Don’t get us wrong; we have seen “stop work” policies that are effective and we do advocate that organizations give employees stop work authority. However, if we ignore the unintended consequences we may end up doing little or no good at all at improving safety in our organizations. The key to implementing an effective “stop work” policy is that you need the following three components:

  • Management commitment. You need managers and supervisors at every level fully on board with the process. If you try to implement the program but you have managers sending a different message to employees the program will fail.
  • Training and communication. Just telling employees that they have this authority isn’t enough.
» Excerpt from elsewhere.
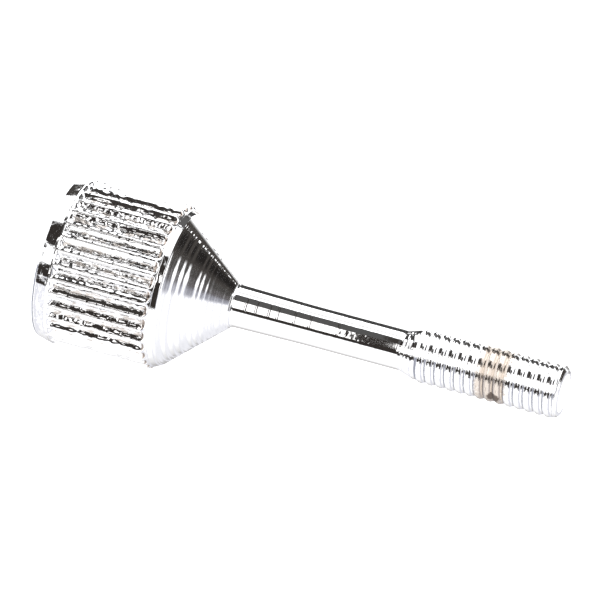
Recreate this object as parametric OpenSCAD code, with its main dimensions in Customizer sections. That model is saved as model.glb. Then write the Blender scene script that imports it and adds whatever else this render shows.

You need to drive home to employees why it’s important that they, individually, take responsibility and take the appropriate actions. If possible give employees scenarios so they can visualize how they would respond to different situations. Remember, stopping work is easier said than done, so make sure employees have the tools they need to fully implement it.
  • Follow through. For the first few months of implementing the policy (or reinvigorating the policy, as the case may be) you need to be extremely responsive to any time someone stops work. If they do, unless the employee did some egregious, you need to put them on a pedestal, even (especially) if they didn’t need to shut down the job because a later investigation found no unsafe condition. Do not allow any punishment for anyone who stops a job (again, unless they did something egregious) otherwise you will kill the program. Remember, you are attempting to make people act differently than they normally do. So you need to give them incentives to do so and remove any punishing elements.

Keep these three components in mind. Without the right foundation in place a “stop work” program, or any program based on the idea that safety is everyone’s responsibility, will not succeed.